--- Given problem ---
Reading down the listing below, count the lines where the word "update" shows up, then give only that count.

** begin Collected data **

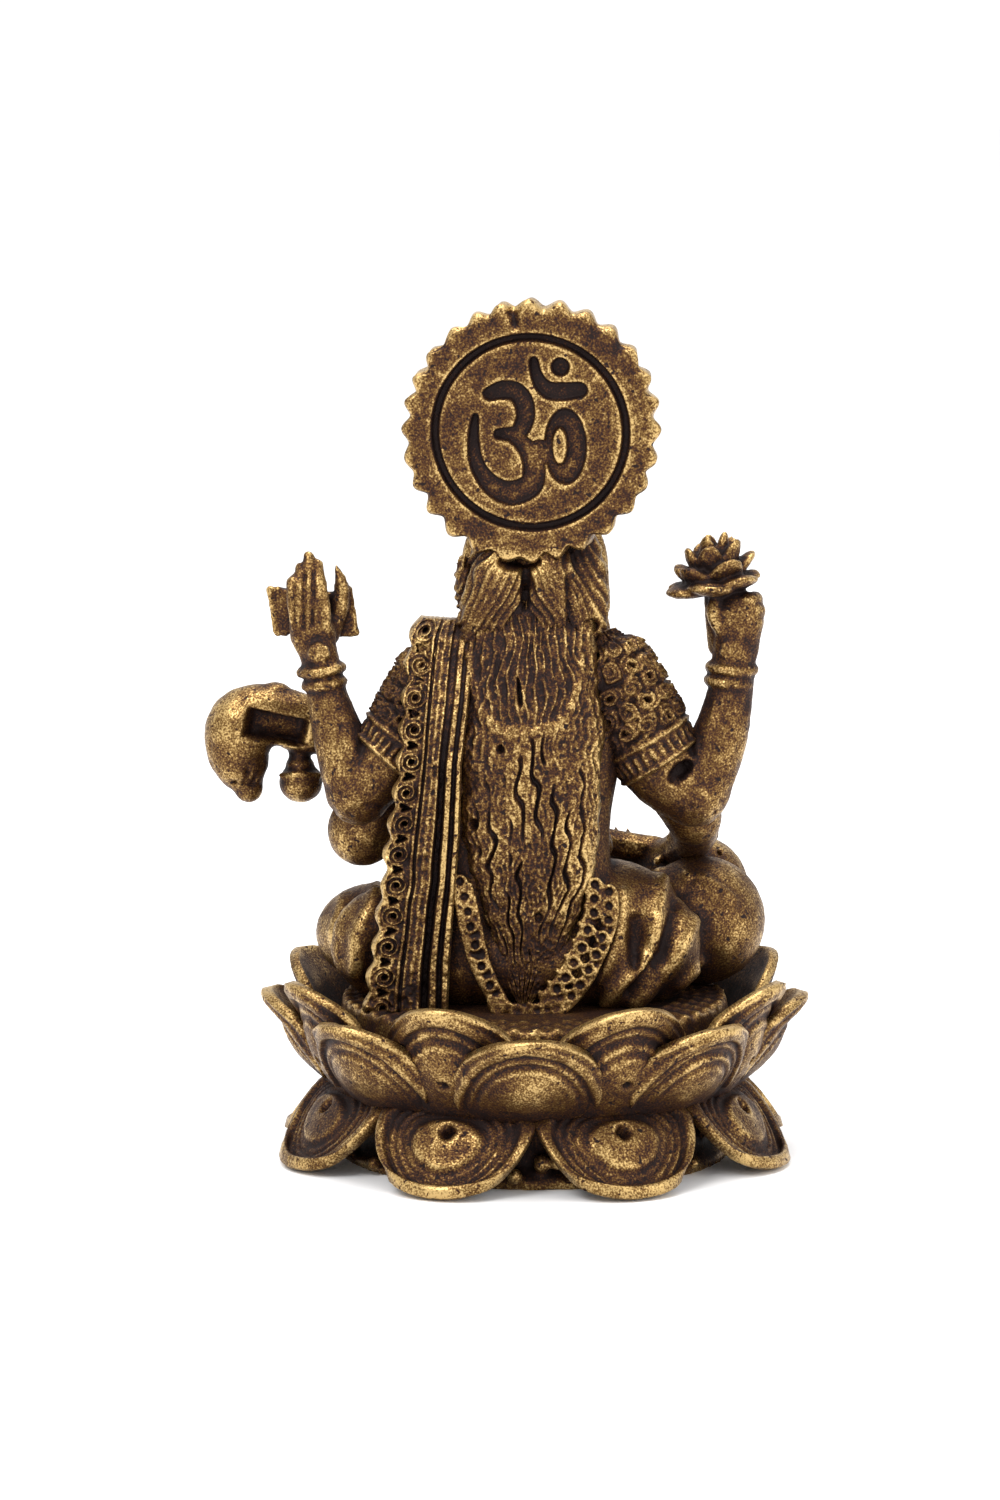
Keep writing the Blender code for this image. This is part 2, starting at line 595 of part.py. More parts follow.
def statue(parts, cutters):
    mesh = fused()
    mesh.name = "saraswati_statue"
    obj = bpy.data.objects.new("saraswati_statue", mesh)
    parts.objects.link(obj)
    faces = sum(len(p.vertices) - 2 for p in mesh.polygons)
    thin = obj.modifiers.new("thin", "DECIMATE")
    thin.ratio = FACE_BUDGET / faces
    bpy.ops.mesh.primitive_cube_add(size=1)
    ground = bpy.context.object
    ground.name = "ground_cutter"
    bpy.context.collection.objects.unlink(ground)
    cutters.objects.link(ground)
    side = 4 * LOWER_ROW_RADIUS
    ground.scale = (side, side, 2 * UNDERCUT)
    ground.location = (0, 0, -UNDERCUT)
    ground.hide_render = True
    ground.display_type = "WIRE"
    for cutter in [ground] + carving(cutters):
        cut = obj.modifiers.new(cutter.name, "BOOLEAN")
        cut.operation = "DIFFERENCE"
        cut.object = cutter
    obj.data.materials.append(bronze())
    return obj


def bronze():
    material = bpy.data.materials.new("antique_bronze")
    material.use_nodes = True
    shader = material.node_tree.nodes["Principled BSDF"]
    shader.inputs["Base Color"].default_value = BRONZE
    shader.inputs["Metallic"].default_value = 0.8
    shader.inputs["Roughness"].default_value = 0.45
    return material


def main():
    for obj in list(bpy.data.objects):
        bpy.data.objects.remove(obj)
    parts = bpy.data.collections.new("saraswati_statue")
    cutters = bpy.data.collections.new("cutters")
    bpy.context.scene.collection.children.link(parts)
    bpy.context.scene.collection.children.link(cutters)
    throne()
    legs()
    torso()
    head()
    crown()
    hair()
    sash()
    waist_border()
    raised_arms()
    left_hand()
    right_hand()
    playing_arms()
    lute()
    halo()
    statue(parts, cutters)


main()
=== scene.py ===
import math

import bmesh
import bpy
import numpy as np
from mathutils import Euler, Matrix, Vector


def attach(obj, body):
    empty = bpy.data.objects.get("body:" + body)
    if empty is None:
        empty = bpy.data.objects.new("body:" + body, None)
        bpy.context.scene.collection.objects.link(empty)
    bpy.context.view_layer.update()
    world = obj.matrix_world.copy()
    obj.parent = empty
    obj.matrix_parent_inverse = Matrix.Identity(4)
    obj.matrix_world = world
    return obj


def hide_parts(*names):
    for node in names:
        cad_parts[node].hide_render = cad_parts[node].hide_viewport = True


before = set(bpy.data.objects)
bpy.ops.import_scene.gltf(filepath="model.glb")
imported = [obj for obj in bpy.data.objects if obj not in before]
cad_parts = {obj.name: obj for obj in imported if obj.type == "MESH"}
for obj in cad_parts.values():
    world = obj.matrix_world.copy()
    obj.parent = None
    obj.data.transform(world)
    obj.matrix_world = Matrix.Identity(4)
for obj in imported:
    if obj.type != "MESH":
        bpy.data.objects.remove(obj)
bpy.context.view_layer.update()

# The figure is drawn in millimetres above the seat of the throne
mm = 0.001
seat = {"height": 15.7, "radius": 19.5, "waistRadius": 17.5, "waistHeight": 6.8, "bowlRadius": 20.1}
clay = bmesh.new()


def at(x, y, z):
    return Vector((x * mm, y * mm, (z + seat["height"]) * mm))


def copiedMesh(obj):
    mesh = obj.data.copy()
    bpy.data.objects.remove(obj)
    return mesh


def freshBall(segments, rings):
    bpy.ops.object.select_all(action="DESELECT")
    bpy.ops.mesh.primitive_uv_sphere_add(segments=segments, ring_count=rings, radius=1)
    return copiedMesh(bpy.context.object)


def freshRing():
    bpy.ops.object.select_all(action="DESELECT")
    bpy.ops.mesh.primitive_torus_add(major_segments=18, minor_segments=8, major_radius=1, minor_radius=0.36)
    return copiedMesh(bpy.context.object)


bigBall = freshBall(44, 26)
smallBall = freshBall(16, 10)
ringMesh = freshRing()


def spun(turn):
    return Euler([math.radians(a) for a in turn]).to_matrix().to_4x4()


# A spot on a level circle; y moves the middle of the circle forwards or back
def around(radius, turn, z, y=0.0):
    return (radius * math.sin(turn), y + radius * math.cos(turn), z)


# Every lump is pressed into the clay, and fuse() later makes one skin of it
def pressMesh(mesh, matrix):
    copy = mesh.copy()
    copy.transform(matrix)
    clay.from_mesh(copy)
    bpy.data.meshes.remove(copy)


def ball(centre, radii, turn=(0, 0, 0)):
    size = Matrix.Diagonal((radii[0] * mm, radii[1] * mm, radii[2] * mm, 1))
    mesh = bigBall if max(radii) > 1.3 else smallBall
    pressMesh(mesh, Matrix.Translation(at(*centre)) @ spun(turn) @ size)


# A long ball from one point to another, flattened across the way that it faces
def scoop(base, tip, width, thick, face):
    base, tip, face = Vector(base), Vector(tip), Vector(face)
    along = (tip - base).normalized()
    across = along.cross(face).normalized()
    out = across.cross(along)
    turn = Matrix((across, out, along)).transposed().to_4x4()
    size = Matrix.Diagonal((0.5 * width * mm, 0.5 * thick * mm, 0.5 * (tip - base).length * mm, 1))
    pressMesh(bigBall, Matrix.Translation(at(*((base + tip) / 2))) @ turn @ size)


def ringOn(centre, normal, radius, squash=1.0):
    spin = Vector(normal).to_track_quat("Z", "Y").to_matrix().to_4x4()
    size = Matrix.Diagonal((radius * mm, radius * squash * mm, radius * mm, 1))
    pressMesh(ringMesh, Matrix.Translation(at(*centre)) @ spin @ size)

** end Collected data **

--- Reply to the exercise ---
2